Instances of such government abuse scar the country. The New London case makes news because of the scale of the abuse and the infamy it produced:

the Supreme Court’s 2005 decision in Kelo v. City of New London, in which five so-called justices spat on the Constitution they had sworn to uphold.

They ruled no one has a right to their own property if someone else wants to use it in ways that might - might! - generate more tax revenue or jobs. The ruling prompted most states to rework their eminent domain laws to protect property owners from the impact of the court’s decision.

“Economic development projects like these have a horrible track record, yet city officials fall for them time and again,” said Scott Bullock, an attorney with the Institute for Justice who represented plaintiffs in the Kelo case. “The city remediated the property, spending huge sums to do that, and gave the property to Pfizer for a dollar. And it gave massive tax abatements that are expiring in 2011. Pfizer will be out one year before the tax abatements are shut off and they have to pay the full bill.”

What grand economic development plans they had! The city would seize the Fort Trumbull neighborhood’s nearly 100 homes and small businesses and turn the property over to Pfizer to build condos, corporate offices, and a conference hotel next to the company’s research facility. Those developments would in turn generate jobs and tax revenue for New London.
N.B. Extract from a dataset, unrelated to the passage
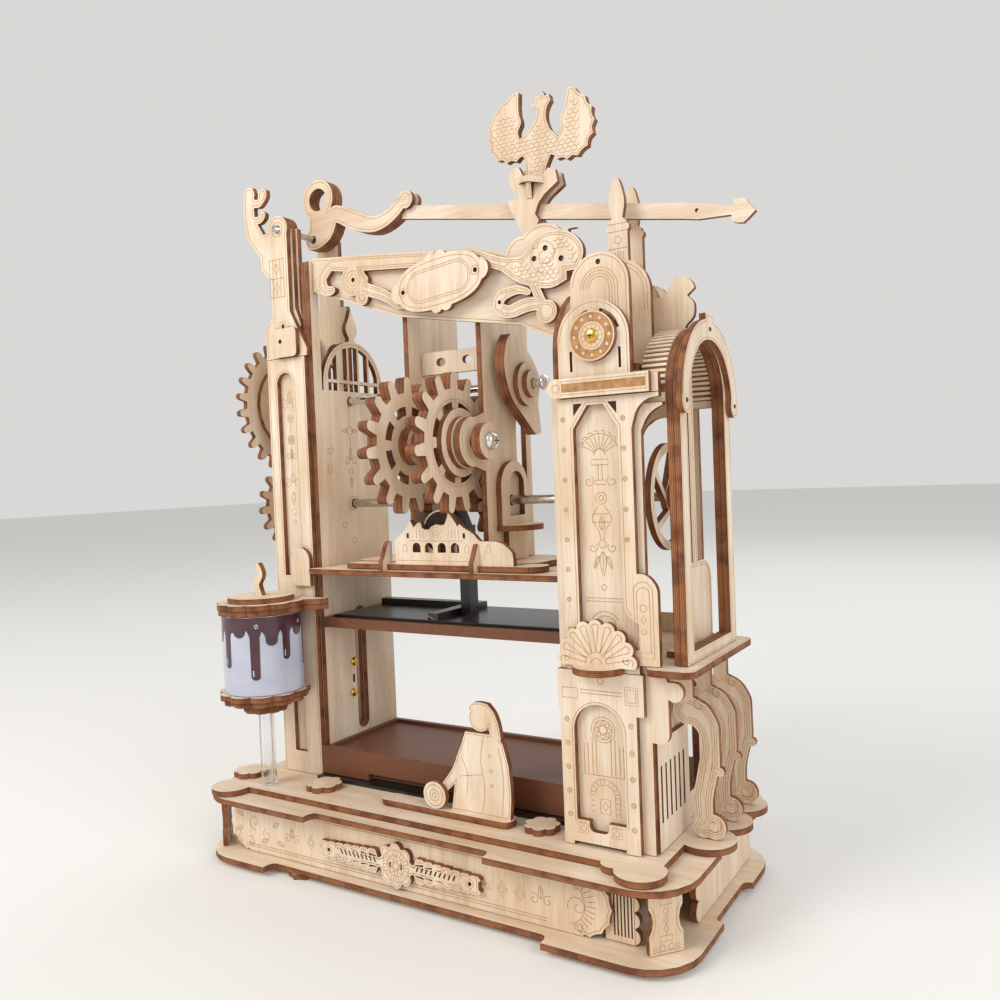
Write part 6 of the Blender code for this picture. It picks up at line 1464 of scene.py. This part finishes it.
def drip_length(degrees):
    """How far the printed ink runs down at an angle round the bucket."""
    longest = BETWEEN_DRIPS + 0.9 * math.sin(math.radians(3 * degrees + 20))
    longest += 0.5 * math.sin(math.radians(7 * degrees))
    for middle, half, length in DRIPS:
        away = abs((degrees - middle + 180) % 360 - 180) / half
        if away < 1:
            longest = max(longest, length - half * MM_PER_DEGREE * (1 - math.sqrt(1 - away ** 2)))
        elif away < 2.0:
            shoulder = max(0.0, min(3.4, length - half * MM_PER_DEGREE - BETWEEN_DRIPS))
            longest = max(longest, BETWEEN_DRIPS + shoulder * (2.0 - away) ** 2)
    return longest


def on_drips(along, height, rise):
    """Rule for the face of the drips, which lies a little over the film."""
    return on_bucket(along, height, rise + 0.15)


solid = bmesh.new()
columns = []
for i in range(COLUMNS):
    degrees = i * 360 / COLUMNS
    along = math.radians(degrees) * BUCKET_RADIUS
    low = DRIPS_TOP - drip_length(degrees)
    section = ((low, 0.0), (low + 0.08, 0.18), (DRIPS_TOP, 0.18), (DRIPS_TOP, 0.0))
    columns.append([solid.verts.new(on_bucket(along, z, rise)) for z, rise in section])
for first, second in zip(columns, columns[1:] + columns[:1]):
    for k in range(4):
        n = (k + 1) % 4
        solid.faces.new([first[k], second[k], second[n], first[n]])
bmesh.ops.recalc_face_normals(solid, faces=solid.faces[:])
from_bmesh("ink_drips", solid, [drip_print], "frame", 60)
# Painted highlights: short white strokes of film colour on the drips stand in for glints of light on the
# glossy ink
glints = []
for k, (middle, half, length) in enumerate(DRIPS):
    along = math.radians(middle - 0.45 * half) * BUCKET_RADIUS
    if length > 16:
        glints.append([(along, 116.6 - length), (along, 119.4 - length)])
    elif k % 2:
        glints.append([(along, 110.6), (along, 111.4)])
engrave("drip_glints", "frame", on_drips, glints, 0.55, bucket_film)
# Painted highlights: white ovals near the top of the drips stand in for glints of light
highlight_ovals = []
for middle, _, _ in DRIPS[::3]:
    along = math.radians(middle + 3) * BUCKET_RADIUS
    highlight_ovals.append([(along - 0.7, 110.7), (along + 0.7, 111.3)])
engrave("drip_highlight_ovals", "frame", on_drips, highlight_ovals, 1.7, bucket_film)

AXLE_TIP = bound("press_axle", max, 0) + BASE_SHIFT
HUB_WIDTH = 4.2
HUB_END = AXLE_TIP - 3.8
profile = [(0, -23.5), (2.2, -23.5), (2.5, -23.2), (2.5, HUB_END), (3.5, HUB_END), (3.8, HUB_END + 0.3)]
profile += [(3.8, HUB_END + 0.9)] + domed(3.8, HUB_END + 1.0, 2.7, 1)[1:]
axle = lathe("press_axle_metal", "press_shaft", "side", *PRESS, profile, chrome, 48)
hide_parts("press_axle")
plates("press_axle_hub", "side", HUB_END - HUB_WIDTH, [ring(*PRESS, 7.6, 48)], [ring(*PRESS, 2.55, 24)],
       HUB_WIDTH, body="press_shaft")
screw_slot("press_axle_slot", "side", *PRESS, HUB_END + 3.66, 1.5, "press_shaft")


def build_rib_tree():
    """Node tree that lays straight ribs side by side along an arc across the model's depth."""
    tree, given = start_tree("ribs_on_arc", (("Geometry", "Geometry"), ("Count", "Int"), ("Radius", "Float"),
                                             ("Start", "Float"), ("Sweep", "Float"), ("Size", "Vector"),
                                             ("Middle", "Vector"), ("Finish", "Material")))
    path = add(tree, "GeometryNodeCurveArc", {},
               {"Resolution": given["Count"], "Radius": given["Radius"], "Start Angle": given["Start"],
                "Sweep Angle": given["Sweep"]})
    spots = add(tree, "GeometryNodeCurveToPoints", {"mode": "EVALUATED"}, {"Curve": path.outputs["Curve"]})
    turn = add(tree, "FunctionNodeAlignRotationToVector", {"axis": "X"}, {"Vector": spots.outputs["Tangent"]})
    bar = add(tree, "GeometryNodeMeshCube", {}, {"Size": given["Size"]})
    spread = add(tree, "GeometryNodeInstanceOnPoints", {},
                 {"Points": spots.outputs["Points"], "Instance": bar.outputs["Mesh"],
                  "Rotation": turn.outputs["Rotation"]})
    real = add(tree, "GeometryNodeRealizeInstances", {}, {"Geometry": spread.outputs["Instances"]})
    placed = add(tree, "GeometryNodeTransform", {"Rotation": (math.pi / 2, 0, math.pi / 2)},
                 {"Geometry": real.outputs["Geometry"], "Translation": given["Middle"]})
    end_tree(tree, placed.outputs["Geometry"], given["Finish"])
    return tree


# Axis of the porch's vault on its side sheets, the middle of its length, and its ribs
VAULT = (-5.2, 198.0)
VAULT_MIDDLE = 105.1
RIB_COUNT = 34
RIB_WIDTH = 1.1
RIB_LENGTH = 9.4
rib_tree = build_rib_tree()
inner = []
for vertex in frame["nodes"]["pavilion_vault"].data.vertices:
    x, y, z = vertex.co
    if z > 0.199 and x * 1000 + BASE_SHIFT > 103:
        inner.append(math.hypot(y * 1000 - VAULT[0], z * 1000 - VAULT[1]))
for name, radius, start, sweep, height in (("outside", 28.4, 14, 152, 0.7),
                                           ("inside", min(inner), 4, 172, 0.6)):
    settings = {"Count": RIB_COUNT, "Radius": radius / 1000, "Start": math.radians(start),
                "Sweep": math.radians(sweep), "Size": (RIB_WIDTH / 1000, height / 1000, RIB_LENGTH / 1000),
                "Middle": lift("side", *VAULT, VAULT_MIDDLE), "Finish": veneer_upright}
    grow("vault_ribs_" + name, bpy.data.meshes.new("seed"), rib_tree, settings, 30)


# ---- Stage, light and camera ----

def build_stage():
    """Pale floor and white surroundings that metal sees as well."""
    mesh = bpy.data.meshes.new("floor")
    mesh.from_pydata([(-6, -6, 0), (6, -6, 0), (6, 6, 0), (-6, 6, 0)], [], [(0, 1, 2, 3)])
    made = material("pale_matt_floor", {"Roughness": 0.85, "Base Color": colour("#E9E8E6")})[0]
    floor = bpy.data.objects.new("floor", mesh)
    mesh.materials.append(made)
    bpy.context.scene.collection.objects.link(floor)
    world = bpy.data.worlds.new("studio")
    world.use_nodes = True
    bpy.context.scene.world = world
    tree = world.node_tree
    light = tree.nodes["Background"]
    light.inputs["Color"].default_value = colour("#F4F4F2")
    light.inputs["Strength"].default_value = 0.74
    white = add(tree, "ShaderNodeBackground", {"Color": colour("#DEDDDB"), "Strength": 0.95})
    path = add(tree, "ShaderNodeLightPath")
    seen = add(tree, "ShaderNodeMath", {"operation": "MAXIMUM"},
               {0: path.outputs["Is Camera Ray"], 1: path.outputs["Is Glossy Ray"]})
    all_seen = add(tree, "ShaderNodeMath", {"operation": "MAXIMUM"},
                   {0: seen.outputs["Value"], 1: path.outputs["Is Transmission Ray"]})
    both = add(tree, "ShaderNodeMixShader", {}, {0: all_seen.outputs["Value"], 1: light.outputs["Background"],
                                                2: white.outputs["Background"]})
    tree.links.new(both.outputs["Shader"], tree.nodes["World Output"].inputs["Surface"])


def area_light(name, place, target, size, power, tint):
    data = bpy.data.lights.new(name, "AREA")
    data.size = size
    data.energy = power
    data.color = colour(tint)[:3]
    lamp = bpy.data.objects.new(name, data)
    lamp.location = place
    lamp.rotation_euler = (Vector(target) - Vector(place)).to_track_quat("-Z", "Y").to_euler()
    bpy.context.scene.collection.objects.link(lamp)


# Width of the camera's sensor, and its focal length in such widths
PICTURE = 36
FOCAL = 0.908


def build_camera():
    """Camera at the photograph's viewing angle."""
    yaw, pitch, roll = math.radians(31.75), math.radians(1.61), math.radians(2.24)
    ahead = Vector((-math.sin(yaw) * math.cos(pitch), math.cos(yaw) * math.cos(pitch), -math.sin(pitch)))
    level = Vector((math.cos(yaw), math.sin(yaw), 0))
    down = ahead.cross(level)
    right = level * math.cos(roll) + down * math.sin(roll)
    below = -level * math.sin(roll) + down * math.cos(roll)
    data = bpy.data.cameras.new("camera")
    data.sensor_width = PICTURE
    data.lens = FOCAL * PICTURE
    camera = bpy.data.objects.new("camera", data)
    turn = Matrix((right, -below, -ahead)).transposed().to_4x4()
    camera.matrix_world = Matrix.Translation(Vector((0.228 - BASE_SHIFT / 1000, -0.3372, 0.1745))) @ turn
    bpy.context.scene.collection.objects.link(camera)
    bpy.context.scene.camera = camera


build_stage()
area_light("key_from_front_left", (-0.55, -1.1, 1.0), (0, 0, 0.15), 0.7, 12, "#FFF9F1")
area_light("fill_from_right", (1.3, -0.5, 0.7), (0, 0, 0.15), 0.9, 8.5, "#F6F8FF")
area_light("back_from_above", (0.2, 1.2, 1.2), (0, 0, 0.15), 0.9, 4, "#FFFFFF")
build_camera()
bpy.context.scene.view_settings.view_transform = "Standard"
None of the development has occurred or will occur, and the adjacent Pfizer research facility - opened just eight years ago - will be cleared out as well, taking 1,400 existing jobs elsewhere.
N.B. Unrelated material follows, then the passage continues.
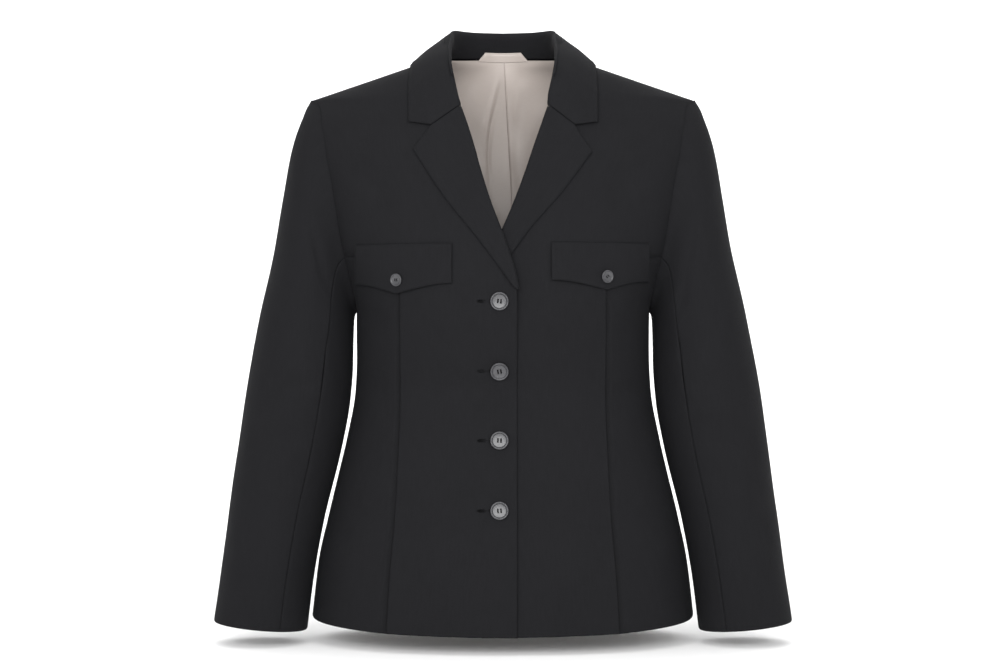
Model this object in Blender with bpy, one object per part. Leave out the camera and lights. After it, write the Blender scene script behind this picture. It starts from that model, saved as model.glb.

One homeowner who meant nothing to city officials was Susette Kelo, who led her neighbors in a fight to defend their homes, their freedoms, and the Constitution. That document says government may take property only for “public use” after paying “just compensation.” For most of the nation’s history, public use was understood to mean things such as public roads or utilities.
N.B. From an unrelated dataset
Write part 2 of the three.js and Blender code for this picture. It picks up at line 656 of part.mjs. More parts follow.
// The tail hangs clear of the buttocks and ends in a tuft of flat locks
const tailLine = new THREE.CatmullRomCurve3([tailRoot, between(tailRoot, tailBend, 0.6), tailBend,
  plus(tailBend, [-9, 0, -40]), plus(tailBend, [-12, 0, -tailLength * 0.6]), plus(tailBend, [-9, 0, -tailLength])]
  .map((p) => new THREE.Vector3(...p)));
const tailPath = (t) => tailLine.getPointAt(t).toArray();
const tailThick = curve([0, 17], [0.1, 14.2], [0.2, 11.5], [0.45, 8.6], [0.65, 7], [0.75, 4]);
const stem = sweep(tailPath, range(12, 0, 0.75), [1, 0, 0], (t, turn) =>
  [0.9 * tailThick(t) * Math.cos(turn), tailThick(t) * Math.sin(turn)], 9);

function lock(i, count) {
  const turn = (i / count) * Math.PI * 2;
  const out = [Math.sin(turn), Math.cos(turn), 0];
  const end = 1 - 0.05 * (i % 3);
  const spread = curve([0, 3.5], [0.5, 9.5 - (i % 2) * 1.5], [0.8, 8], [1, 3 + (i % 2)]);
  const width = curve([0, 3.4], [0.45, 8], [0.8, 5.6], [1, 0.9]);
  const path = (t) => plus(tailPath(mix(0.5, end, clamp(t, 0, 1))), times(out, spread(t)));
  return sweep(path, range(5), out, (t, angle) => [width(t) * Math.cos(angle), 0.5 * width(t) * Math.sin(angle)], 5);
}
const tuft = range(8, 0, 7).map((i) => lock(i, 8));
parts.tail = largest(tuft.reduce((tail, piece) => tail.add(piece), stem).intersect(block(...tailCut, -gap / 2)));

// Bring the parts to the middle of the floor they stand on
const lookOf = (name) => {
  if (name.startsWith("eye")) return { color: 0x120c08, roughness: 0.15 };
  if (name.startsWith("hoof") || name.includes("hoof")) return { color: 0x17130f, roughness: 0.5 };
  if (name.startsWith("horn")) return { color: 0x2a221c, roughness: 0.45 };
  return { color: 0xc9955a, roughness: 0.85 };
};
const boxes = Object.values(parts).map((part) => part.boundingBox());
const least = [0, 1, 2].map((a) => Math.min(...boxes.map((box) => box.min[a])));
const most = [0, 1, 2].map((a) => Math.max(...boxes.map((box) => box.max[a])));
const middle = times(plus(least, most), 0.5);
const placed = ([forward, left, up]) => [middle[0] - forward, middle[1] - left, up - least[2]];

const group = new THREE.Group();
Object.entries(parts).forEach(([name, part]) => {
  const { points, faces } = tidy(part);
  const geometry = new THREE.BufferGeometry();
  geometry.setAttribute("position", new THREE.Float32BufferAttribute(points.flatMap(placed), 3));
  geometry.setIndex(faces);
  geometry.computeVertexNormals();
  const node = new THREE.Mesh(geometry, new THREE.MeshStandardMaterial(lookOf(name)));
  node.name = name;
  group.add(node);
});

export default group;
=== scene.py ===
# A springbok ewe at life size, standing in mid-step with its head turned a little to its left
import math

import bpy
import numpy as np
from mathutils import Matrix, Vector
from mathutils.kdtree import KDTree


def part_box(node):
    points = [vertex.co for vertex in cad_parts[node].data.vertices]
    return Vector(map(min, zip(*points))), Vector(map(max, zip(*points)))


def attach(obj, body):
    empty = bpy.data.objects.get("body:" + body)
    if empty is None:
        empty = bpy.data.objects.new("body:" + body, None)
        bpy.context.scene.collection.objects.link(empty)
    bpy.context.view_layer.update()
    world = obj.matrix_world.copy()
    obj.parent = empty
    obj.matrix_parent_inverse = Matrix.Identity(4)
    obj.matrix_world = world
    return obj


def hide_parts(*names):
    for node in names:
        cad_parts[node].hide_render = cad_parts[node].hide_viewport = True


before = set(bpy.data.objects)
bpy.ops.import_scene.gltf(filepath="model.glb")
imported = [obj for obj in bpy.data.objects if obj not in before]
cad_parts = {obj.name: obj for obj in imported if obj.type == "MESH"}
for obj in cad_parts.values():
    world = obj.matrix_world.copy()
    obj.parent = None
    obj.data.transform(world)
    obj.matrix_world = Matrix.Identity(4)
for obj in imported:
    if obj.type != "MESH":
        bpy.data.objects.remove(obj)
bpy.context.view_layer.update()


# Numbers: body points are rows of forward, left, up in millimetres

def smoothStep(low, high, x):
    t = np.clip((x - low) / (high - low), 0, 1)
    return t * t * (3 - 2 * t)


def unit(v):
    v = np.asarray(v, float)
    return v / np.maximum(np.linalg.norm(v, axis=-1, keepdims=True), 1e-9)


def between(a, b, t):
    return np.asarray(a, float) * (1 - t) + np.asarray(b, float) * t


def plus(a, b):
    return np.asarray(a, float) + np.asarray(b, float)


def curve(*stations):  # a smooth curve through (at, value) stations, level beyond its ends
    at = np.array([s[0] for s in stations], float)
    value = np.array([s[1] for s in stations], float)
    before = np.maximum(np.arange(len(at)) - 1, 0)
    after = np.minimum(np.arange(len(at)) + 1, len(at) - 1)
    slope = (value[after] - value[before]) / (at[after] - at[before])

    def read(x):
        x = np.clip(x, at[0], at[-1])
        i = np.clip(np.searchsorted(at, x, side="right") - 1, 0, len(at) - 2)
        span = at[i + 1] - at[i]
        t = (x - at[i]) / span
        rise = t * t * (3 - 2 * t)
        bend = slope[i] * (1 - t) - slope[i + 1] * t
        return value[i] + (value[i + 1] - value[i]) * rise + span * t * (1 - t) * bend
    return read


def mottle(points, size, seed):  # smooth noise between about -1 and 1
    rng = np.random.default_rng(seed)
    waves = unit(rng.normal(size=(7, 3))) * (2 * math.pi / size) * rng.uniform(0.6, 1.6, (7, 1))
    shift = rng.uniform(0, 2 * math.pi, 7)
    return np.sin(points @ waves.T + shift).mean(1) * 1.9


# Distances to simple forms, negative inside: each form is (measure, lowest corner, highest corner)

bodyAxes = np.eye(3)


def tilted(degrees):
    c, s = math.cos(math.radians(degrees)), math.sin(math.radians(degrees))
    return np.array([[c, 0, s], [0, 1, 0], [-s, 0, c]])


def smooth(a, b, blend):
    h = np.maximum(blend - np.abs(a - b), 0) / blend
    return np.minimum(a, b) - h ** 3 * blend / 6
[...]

The majority of justices in the Kelo decision perversely declared private, profit-making shopping centers, industrial parks, hotels, sports stadiums, upscale housing developments and similar projects also warrant to property seizures by government. Their ruling states a “public purpose” - not a “public use” - is enough to justify government seizing private property.

Justice John Paul Stevens wrote in the majority opinion, “promoting economic development is a traditional and long accepted function of government.” Under his ruling, property does not have to be abandoned or blighted to be seized. The government could seize a $1 million house from its owner to give it to someone who wants to build a $3 million house.

Then-Justice Sandra Day O’Connor rightly noted in her dissent, “The beneficiaries are likely to be those citizens with disproportionate influence and power in the political process, including large corporations and development firms. As for the victims, the government now has license to transfer property from those with fewer resources to those with more. The founders cannot have intended this perverse result.”

Can anyone doubt the truth behind O’Connor’s words?